Scripts that build objects
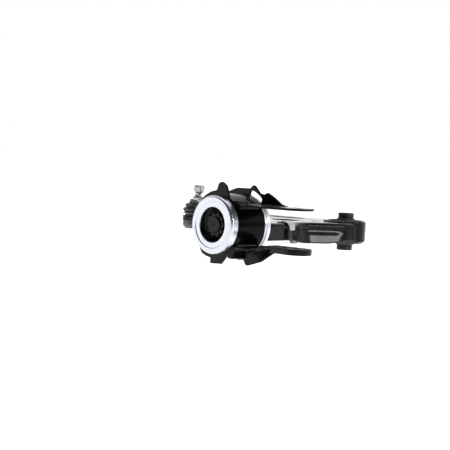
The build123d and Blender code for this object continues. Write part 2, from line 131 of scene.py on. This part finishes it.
class Finish(Graph):
    """A material's node tree, with short calls for the nodes that the finishes use."""

    def __init__(self, name):
        self.material = bpy.data.materials.new(name)
        self.material.use_nodes = True
        super().__init__(self.material.node_tree)
        self.place = self.node("ShaderNodeTexCoord").outputs["Object"]

    def calc(self, operation, first, second):
        inputs = {0: first, 1: second}
        return self.node("ShaderNodeMath", inputs, operation=operation).outputs[0]

    def noise(self, scale, detail=3.0, rough=0.5, place=None):
        inputs = {
            "Vector": place or self.place,
            "Scale": scale,
            "Detail": detail,
            "Roughness": rough,
        }
        return self.node("ShaderNodeTexNoise", inputs).outputs["Fac"]

    def range(self, value, low, high, start=0.3, stop=0.7):
        inputs = {
            "Value": value,
            "From Min": start,
            "From Max": stop,
            "To Min": low,
            "To Max": high,
        }
        return self.node("ShaderNodeMapRange", inputs).outputs["Result"]

    def blend(self, factor, first, second):
        mix = self.node("ShaderNodeMix", data_type="RGBA")
        self.tree.links.new(factor, mix.inputs["Factor"])
        mix.inputs["A"].default_value = (*first, 1)
        mix.inputs["B"].default_value = (*second, 1)
        return mix.outputs["Result"]

    def turned_place(self, axis, fine, around):
        """Noise place whose grain runs round an axis, as a lathe leaves it."""
        origin, turn = AXES[axis]
        inputs = {
            "Vector": self.place,
            "Location": [v * MM for v in origin],
            "Rotation": [math.radians(v) for v in turn],
        }
        mapping = self.node("ShaderNodeMapping", inputs, vector_type="TEXTURE")
        local = mapping.outputs["Vector"]
        flat = self.node("ShaderNodeVectorMath", {0: local, 1: (1, 1, 0)}, operation="MULTIPLY")
        radius = self.node("ShaderNodeVectorMath", {0: flat.outputs[0]}, operation="LENGTH")
        parts = self.node("ShaderNodeSeparateXYZ", {0: local})
        angle = self.calc("ARCTAN2", parts.outputs["Y"], parts.outputs["X"])
        inputs = {
            "X": self.calc("MULTIPLY", radius.outputs["Value"], fine),
            "Y": self.calc("MULTIPLY", parts.outputs["Z"], fine),
            "Z": self.calc("MULTIPLY", angle, around),
        }
        return self.node("ShaderNodeCombineXYZ", inputs).outputs["Vector"]

    def bump(self, height, distance, strength, normal=None):
        inputs = {"Height": height, "Distance": distance, "Strength": strength}
        if normal is not None:
            inputs["Normal"] = normal
        return self.node("ShaderNodeBump", inputs).outputs["Normal"]

    def edge(self, radius):
        """Normal that rounds sharp edges a little."""
        return self.node("ShaderNodeBevel", {"Radius": radius}, samples=4).outputs["Normal"]

    def surface(self, colour, roughness, normal, **constants):
        inputs = {"Base Color": colour, "Roughness": roughness, "Normal": normal}
        inputs.update({key.replace("_", " "): value for key, value in constants.items()})
        shader = self.node("ShaderNodeBsdfPrincipled", inputs)
        self.node("ShaderNodeOutputMaterial", {"Surface": shader.outputs[0]})
        return self.material


# slot: (darkest colour, lightest colour, (least roughness, most roughness))
TURNED = {
    "zinc_ring": ((0.49, 0.51, 0.55), (0.60, 0.62, 0.67), (0.24, 0.34)),
    "dark_steel": ((0.014, 0.0135, 0.013), (0.036, 0.035, 0.033), (0.36, 0.54)),
    "housing_steel": ((0.060, 0.060, 0.062), (0.150, 0.150, 0.155), (0.28, 0.42)),
    "bright_steel": ((0.20, 0.20, 0.20), (0.44, 0.44, 0.44), (0.12, 0.26)),
    "clip_wire": ((0.16, 0.16, 0.16), (0.34, 0.34, 0.35), (0.25, 0.4)),
}
# slot: the same, and the scale of the grain
MOULDED = {
    "bushing_rubber": ((0.010, 0.010, 0.010), (0.026, 0.025, 0.024), (0.55, 0.78), 1800),
    "boot_rubber": ((0.009, 0.009, 0.009), (0.022, 0.021, 0.020), (0.34, 0.50), 1500),
    "black_plastic": ((0.016, 0.016, 0.016), (0.034, 0.034, 0.034), (0.32, 0.46), 2400),
    "white_plastic": ((0.70, 0.69, 0.64), (0.84, 0.83, 0.79), (0.34, 0.46), 2400),
}
TOOL_MARKS = 900  # scale of the noise across the marks that a lathe leaves


def turned_metal(slot, axis):
    """Machined or plated metal with circular tool marks and faint mottling."""
    dark, light, rough = TURNED[slot]
    f = Finish(slot)
    marks = f.noise(1.0, 3, 0.6, f.turned_place(axis, TOOL_MARKS, 1.2))
    mottle = f.noise(70, 4)
    shade = f.calc("ADD", f.calc("MULTIPLY", marks, 0.6), f.calc("MULTIPLY", mottle, 0.4))
    colour = f.blend(f.range(shade, 0, 1, 0.35, 0.65), dark, light)
    roughness = f.range(mottle, *rough)
    normal = f.bump(marks, 0.00003, 0.6, f.edge(0.0004))
    return f.surface(colour, roughness, normal, Metallic=1.0)


def moulded(slot, axis):
    """Moulded rubber or plastic: fine grain, faint flow marks."""
    dark, light, rough, grain = MOULDED[slot]
    f = Finish(slot)
    colour = f.blend(f.range(f.noise(90, 5, 0.6), 0, 1), dark, light)
    roughness = f.range(f.noise(260, 4), *rough)
    flow = f.bump(f.noise(120), 0.0003, 0.3)
    skin = f.bump(f.noise(grain, 3, 0.6), 0.00008, 0.5, flow)
    return f.surface(colour, roughness, skin)


def black_coat(slot, axis):
    """Semi-gloss black dip coat over pressed sheet, with a fine orange peel."""
    f = Finish(slot)
    shade = f.range(f.noise(55, 4), 0, 1)
    colour = f.blend(shade, (0.0015, 0.0015, 0.0016), (0.0050, 0.0049, 0.0050))
    roughness = f.range(f.noise(24, 5, 0.6), 0.22, 0.38)
    wavy = f.bump(f.noise(75, 2), 0.0005, 0.35, f.edge(0.0007))
    peel = f.bump(f.noise(1300, 2), 0.00005, 0.5, wavy)
    return f.surface(
        colour, roughness, peel,
        Specular_IOR_Level=0.04, Coat_Weight=1.0, Coat_Roughness=0.13, Coat_IOR=1.17,
    )


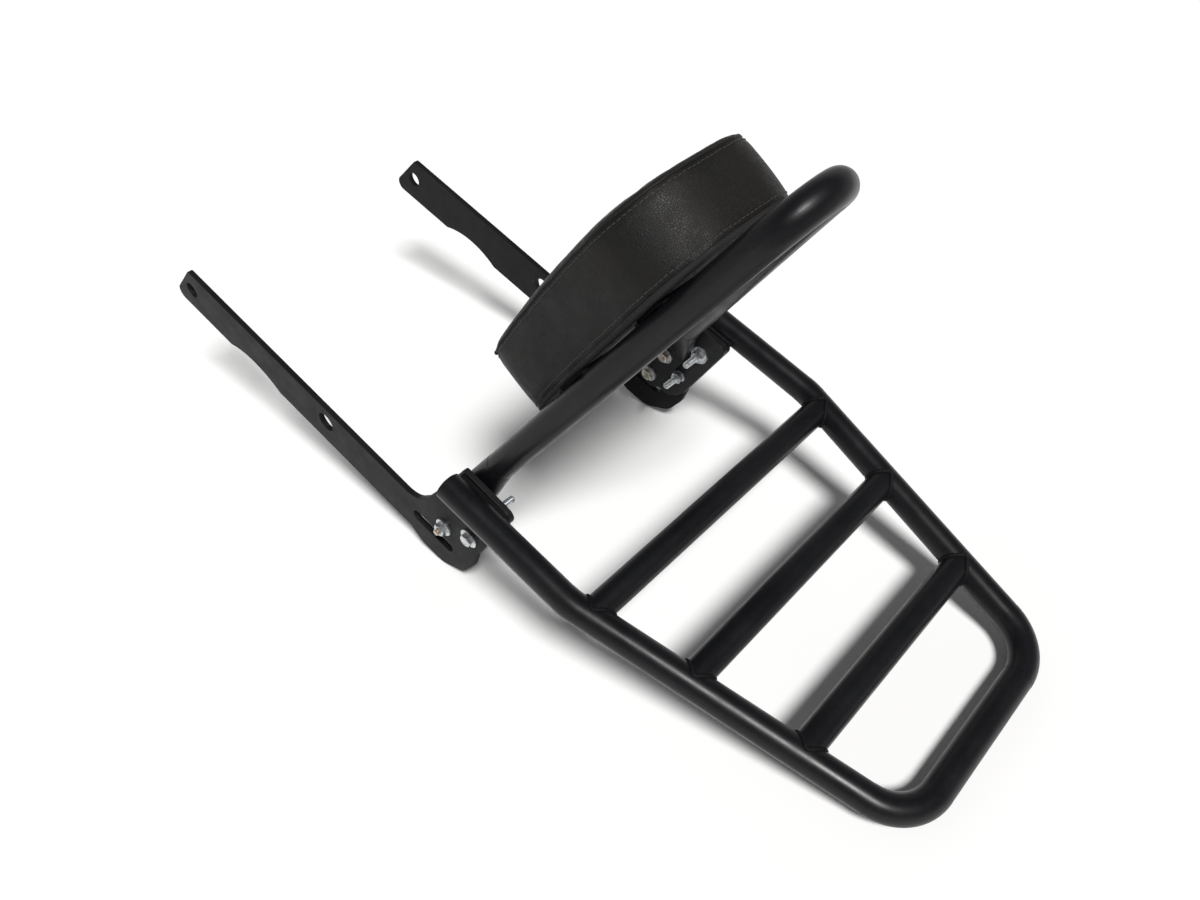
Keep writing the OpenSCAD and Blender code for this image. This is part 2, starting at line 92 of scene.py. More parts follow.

◆ **Instructions to follow**
Quote all of the entries exactly as they appear.

◆ **Written answer**
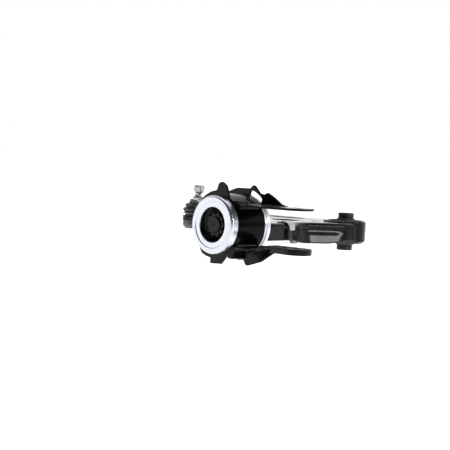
The build123d and Blender code for this object continues. Write part 2, from line 131 of scene.py on. This part finishes it.
class Finish(Graph):
    """A material's node tree, with short calls for the nodes that the finishes use."""

    def __init__(self, name):
        self.material = bpy.data.materials.new(name)
        self.material.use_nodes = True
        super().__init__(self.material.node_tree)
        self.place = self.node("ShaderNodeTexCoord").outputs["Object"]

    def calc(self, operation, first, second):
        inputs = {0: first, 1: second}
        return self.node("ShaderNodeMath", inputs, operation=operation).outputs[0]

    def noise(self, scale, detail=3.0, rough=0.5, place=None):
        inputs = {
            "Vector": place or self.place,
            "Scale": scale,
            "Detail": detail,
            "Roughness": rough,
        }
        return self.node("ShaderNodeTexNoise", inputs).outputs["Fac"]

    def range(self, value, low, high, start=0.3, stop=0.7):
        inputs = {
            "Value": value,
            "From Min": start,
            "From Max": stop,
            "To Min": low,
            "To Max": high,
        }
        return self.node("ShaderNodeMapRange", inputs).outputs["Result"]

    def blend(self, factor, first, second):
        mix = self.node("ShaderNodeMix", data_type="RGBA")
        self.tree.links.new(factor, mix.inputs["Factor"])
        mix.inputs["A"].default_value = (*first, 1)
        mix.inputs["B"].default_value = (*second, 1)
        return mix.outputs["Result"]

    def turned_place(self, axis, fine, around):
        """Noise place whose grain runs round an axis, as a lathe leaves it."""
        origin, turn = AXES[axis]
        inputs = {
            "Vector": self.place,
            "Location": [v * MM for v in origin],
            "Rotation": [math.radians(v) for v in turn],
        }
        mapping = self.node("ShaderNodeMapping", inputs, vector_type="TEXTURE")
        local = mapping.outputs["Vector"]
        flat = self.node("ShaderNodeVectorMath", {0: local, 1: (1, 1, 0)}, operation="MULTIPLY")
        radius = self.node("ShaderNodeVectorMath", {0: flat.outputs[0]}, operation="LENGTH")
        parts = self.node("ShaderNodeSeparateXYZ", {0: local})
        angle = self.calc("ARCTAN2", parts.outputs["Y"], parts.outputs["X"])
        inputs = {
            "X": self.calc("MULTIPLY", radius.outputs["Value"], fine),
            "Y": self.calc("MULTIPLY", parts.outputs["Z"], fine),
            "Z": self.calc("MULTIPLY", angle, around),
        }
        return self.node("ShaderNodeCombineXYZ", inputs).outputs["Vector"]

    def bump(self, height, distance, strength, normal=None):
        inputs = {"Height": height, "Distance": distance, "Strength": strength}
        if normal is not None:
            inputs["Normal"] = normal
        return self.node("ShaderNodeBump", inputs).outputs["Normal"]

    def edge(self, radius):
        """Normal that rounds sharp edges a little."""
        return self.node("ShaderNodeBevel", {"Radius": radius}, samples=4).outputs["Normal"]

    def surface(self, colour, roughness, normal, **constants):
        inputs = {"Base Color": colour, "Roughness": roughness, "Normal": normal}
        inputs.update({key.replace("_", " "): value for key, value in constants.items()})
        shader = self.node("ShaderNodeBsdfPrincipled", inputs)
        self.node("ShaderNodeOutputMaterial", {"Surface": shader.outputs[0]})
        return self.material


# slot: (darkest colour, lightest colour, (least roughness, most roughness))
TURNED = {
    "zinc_ring": ((0.49, 0.51, 0.55), (0.60, 0.62, 0.67), (0.24, 0.34)),
    "dark_steel": ((0.014, 0.0135, 0.013), (0.036, 0.035, 0.033), (0.36, 0.54)),
    "housing_steel": ((0.060, 0.060, 0.062), (0.150, 0.150, 0.155), (0.28, 0.42)),
    "bright_steel": ((0.20, 0.20, 0.20), (0.44, 0.44, 0.44), (0.12, 0.26)),
    "clip_wire": ((0.16, 0.16, 0.16), (0.34, 0.34, 0.35), (0.25, 0.4)),
}
# slot: the same, and the scale of the grain
MOULDED = {
    "bushing_rubber": ((0.010, 0.010, 0.010), (0.026, 0.025, 0.024), (0.55, 0.78), 1800),
    "boot_rubber": ((0.009, 0.009, 0.009), (0.022, 0.021, 0.020), (0.34, 0.50), 1500),
    "black_plastic": ((0.016, 0.016, 0.016), (0.034, 0.034, 0.034), (0.32, 0.46), 2400),
    "white_plastic": ((0.70, 0.69, 0.64), (0.84, 0.83, 0.79), (0.34, 0.46), 2400),
}
TOOL_MARKS = 900  # scale of the noise across the marks that a lathe leaves


def turned_metal(slot, axis):
    """Machined or plated metal with circular tool marks and faint mottling."""
    dark, light, rough = TURNED[slot]
    f = Finish(slot)
    marks = f.noise(1.0, 3, 0.6, f.turned_place(axis, TOOL_MARKS, 1.2))
    mottle = f.noise(70, 4)
    shade = f.calc("ADD", f.calc("MULTIPLY", marks, 0.6), f.calc("MULTIPLY", mottle, 0.4))
    colour = f.blend(f.range(shade, 0, 1, 0.35, 0.65), dark, light)
    roughness = f.range(mottle, *rough)
    normal = f.bump(marks, 0.00003, 0.6, f.edge(0.0004))
    return f.surface(colour, roughness, normal, Metallic=1.0)


def moulded(slot, axis):
    """Moulded rubber or plastic: fine grain, faint flow marks."""
    dark, light, rough, grain = MOULDED[slot]
    f = Finish(slot)
    colour = f.blend(f.range(f.noise(90, 5, 0.6), 0, 1), dark, light)
    roughness = f.range(f.noise(260, 4), *rough)
    flow = f.bump(f.noise(120), 0.0003, 0.3)
    skin = f.bump(f.noise(grain, 3, 0.6), 0.00008, 0.5, flow)
    return f.surface(colour, roughness, skin)


def black_coat(slot, axis):
    """Semi-gloss black dip coat over pressed sheet, with a fine orange peel."""
    f = Finish(slot)
    shade = f.range(f.noise(55, 4), 0, 1)
    colour = f.blend(shade, (0.0015, 0.0015, 0.0016), (0.0050, 0.0049, 0.0050))
    roughness = f.range(f.noise(24, 5, 0.6), 0.22, 0.38)
    wavy = f.bump(f.noise(75, 2), 0.0005, 0.35, f.edge(0.0007))
    peel = f.bump(f.noise(1300, 2), 0.00005, 0.5, wavy)
    return f.surface(
        colour, roughness, peel,
        Specular_IOR_Level=0.04, Coat_Weight=1.0, Coat_Roughness=0.13, Coat_IOR=1.17,
    )


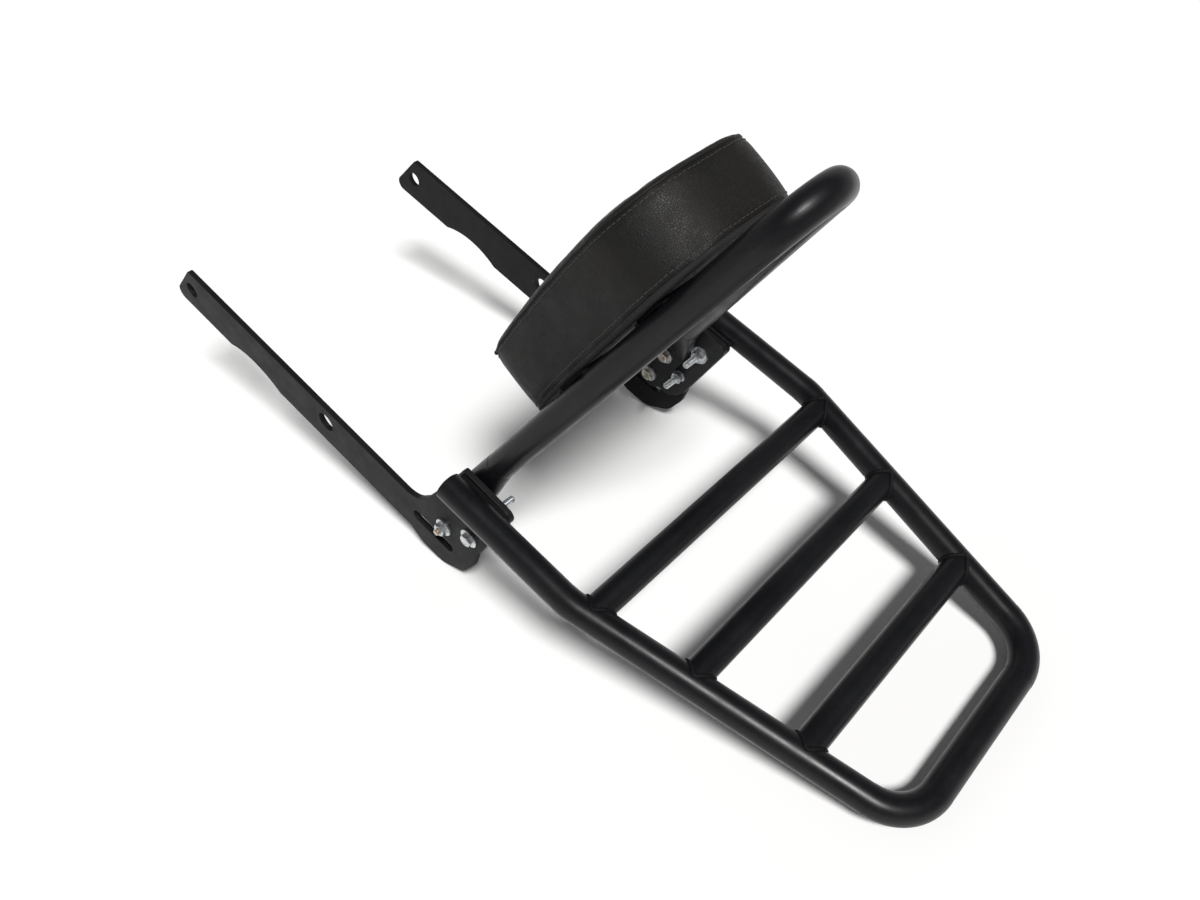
Keep writing the OpenSCAD and Blender code for this image. This is part 2, starting at line 92 of scene.py. More parts follow.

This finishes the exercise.